**Given data**
'''

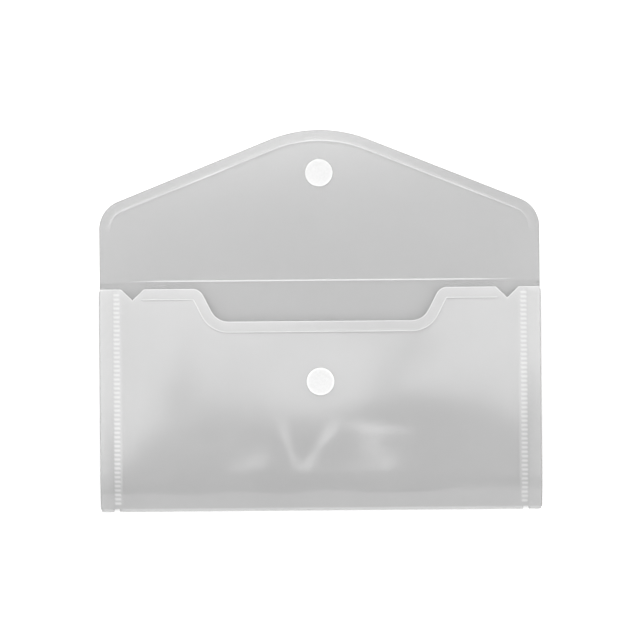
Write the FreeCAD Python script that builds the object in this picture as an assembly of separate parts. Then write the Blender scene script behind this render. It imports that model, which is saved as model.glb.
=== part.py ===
"""Document wallet: a clear polypropylene envelope that lies flat with its flap open.

One die-cut sheet makes the back panel, the flap above it and the front panel that
folds up from the bottom edge. Side gussets of two welded leaves let the pocket spring
open. A round hook pad on the flap meets a round loop pad on the front panel.

Millimetres. X runs across the wallet, Y from the bottom fold to the tip of the flap,
and Z up from the surface that it lies on. The origin is under the middle of the whole
open wallet. Heights up the wallet, called `up` below, are measured from its bottom edge.
"""
import FreeCAD
import Part
import math
import os

# ---- driving dimensions -------------------------------------------------------------
width = 254.0                 # across the wallet, fold to fold
back_height = 132.7           # bottom edge to the scored crease
flap_height = 86.8            # scored crease to the tip of the flap
sheet = 0.3                   # thickness of the polypropylene

flap_slope = 21.4             # degrees of the flap's long edges from the crease
flap_corner_up = 42.0         # crease to where side and slanted edge would meet
flap_shoulder_radius = 17.3
flap_tip_radius = 77.0

crease_below = 1.35           # width of the bending strip below its score line
crease_above = 5.05           # and above it
score_width = 0.6
score_depth = 0.12

fold_radius = 1.25            # outside of the bottom fold
ramp_angle = 15.0             # degrees that the front panel leaves the fold at
ramp_length = 6.5
crown_radius = 60.0           # underside of the bend above the ramp
fall_angle = 0.5              # degrees that the panel falls towards the mouth

front_height = 128.2          # bottom edge to the ears of the front panel
scoop_depth = 19.0            # thumb cut between the ears
ear_inner = 73.3              # half the distance between the ears' round corners
ear_radius = 7.0
scoop_radius = 11.0
scoop_angle = 63.0            # degrees of the straight between the two arcs
notch_centre = 107.7          # relief notches in the mouth, either side of the middle
notch_half_width = 6.6
notch_depth = 6.35

border_inset = 6.1            # embossed border line, from the edge to its middle
bead_width = 0.6
bead_height = 0.12
mouth_bead_reach = 101.5      # half the length of the front panel's border line

leaf_width = 12.7             # gusset leaf, from the side fold to its free edge
side_fold_radius = 0.45       # outside of the side folds
seam_flat = 7.5               # where the leaf's knee lies, in from the side fold
leaf_foot_outer = 1.6         # the leaf's slanted foot, at the fold and at the free edge
leaf_foot_inner = 4.5
leaf_top_outer = 127.1        # and its slanted top
leaf_top_inner = 125.7

seam_gap = 0.2                # between the two leaves where the seam joins them
weld_thickness = 0.16
weld_inset = 10.0             # side fold to the middle of the weld
weld_length = 4.0             # each bar across the wallet
weld_bar = 1.4                # and along it
weld_pitch = 2.55
weld_first = 4.4
weld_last = 124.3

relief_inner = 116.3          # small cut-outs in the bottom fold below the seams
relief_outer = 119.4
relief_depth = 1.75

pad_radius = 7.95             # hook and loop pads, 5/8 inch across
adhesive_radius = 7.8
adhesive_thickness = 0.1
hook_thickness = 1.0
loop_thickness = 1.0
flap_pad_up = 62.0            # crease to the middle of the hook pad
front_pad_up = 74.4           # bottom edge to the middle of the loop pad

fit_gap = 0.02                # between strips that bend and the panels beside them

# ---- places that follow -------------------------------------------------------------
total_height = back_height + flap_height
bottom = -total_height / 2
crease = bottom + back_height
half = width / 2
panel_half = half - side_fold_radius
tall = 40.0                   # taller than anything, for cutting tools
trim = 0.5                    # how far a shape runs past the tool that trims it
UP = FreeCAD.Vector(0, 0, 1)


def vec(x, y, z=0.0):
    return FreeCAD.Vector(x, y, z)


def line(a, b):
    return Part.LineSegment(a, b).toShape()


def arc(a, middle, b):
    return Part.Arc(a, middle, b).toShape()


def polygon_face(points):
    return Part.Face(Part.makePolygon(points + [points[0]]))


def box(x_low, x_high, up_low, up_high, z_low, z_high):
    """A block between heights up the wallet."""
    size = (x_high - x_low, up_high - up_low, z_high - z_low)
    return Part.makeBox(*size, vec(x_low, bottom + up_low, z_low))


def export(shape, name):
    shape.exportStep("parts/" + name + ".step")


# ---- the front panel's side profile, in the plane across the fold ----------------------
def on_profile(up, z):
    return vec(0, bottom + up, z)


def slope_normal(degrees):
    """(up, z) of the sheet's upward normal where it rises at that angle."""
    angle = math.radians(degrees)
    return -math.sin(angle), math.cos(angle)


def step(start, degrees, length):
    """(up, z) reached from start along a slope."""
    angle = math.radians(degrees)
    return start[0] + length * math.cos(angle), start[1] + length * math.sin(angle)


def offset_profile(offset, start_gap):
    """Corner points of the front panel's path, offset outwards from its underside."""
    normal = slope_normal(ramp_angle)
    inner = fold_radius - sheet
    fold_end = (fold_radius + inner * normal[0], fold_radius + inner * normal[1])
    under_start = step(fold_end, ramp_angle, start_gap)
    under_end = step(fold_end, ramp_angle, ramp_length)
    centre = (under_end[0] - crown_radius * normal[0], under_end[1] - crown_radius * normal[1])
    radius = crown_radius + offset

    def on_crown(degrees):
        direction = slope_normal(degrees)
        return centre[0] + radius * direction[0], centre[1] + radius * direction[1]

    start = (under_start[0] + offset * normal[0], under_start[1] + offset * normal[1])
    crown = [on_crown(ramp_angle), on_crown((ramp_angle - fall_angle) / 2), on_crown(-fall_angle)]
    end = step(crown[2], -fall_angle, front_height)
    return [on_profile(*point) for point in [start, *crown, end]]


def profile_face(low, high):
    """The panel's section between two offsets from its underside."""
    below = offset_profile(low, fit_gap)
    above = offset_profile(high, fit_gap)
    edges = [
        line(below[0], below[1]),
        arc(*below[1:4]),
        line(below[3], below[4]),
        line(below[4], above[4]),
        line(above[4], above[3]),
        arc(above[3], above[2], above[1]),
        line(above[1], above[0]),
        line(above[0], below[0]),
    ]
    return Part.Face(Part.Wire(edges))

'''

Note every line above where the string "that" shows up, and copy those lines.

**Answer in full**
Write the FreeCAD Python script that builds the object in this picture as an assembly of separate parts. Then write the Blender scene script behind this render. It imports that model, which is saved as model.glb.
"""Document wallet: a clear polypropylene envelope that lies flat with its flap open.
One die-cut sheet makes the back panel, the flap above it and the front panel that
and Z up from the surface that it lies on. The origin is under the middle of the whole
ramp_angle = 15.0             # degrees that the front panel leaves the fold at
fall_angle = 0.5              # degrees that the panel falls towards the mouth
fit_gap = 0.02                # between strips that bend and the panels beside them
# ---- places that follow -------------------------------------------------------------
trim = 0.5                    # how far a shape runs past the tool that trims it
    """(up, z) of the sheet's upward normal where it rises at that angle."""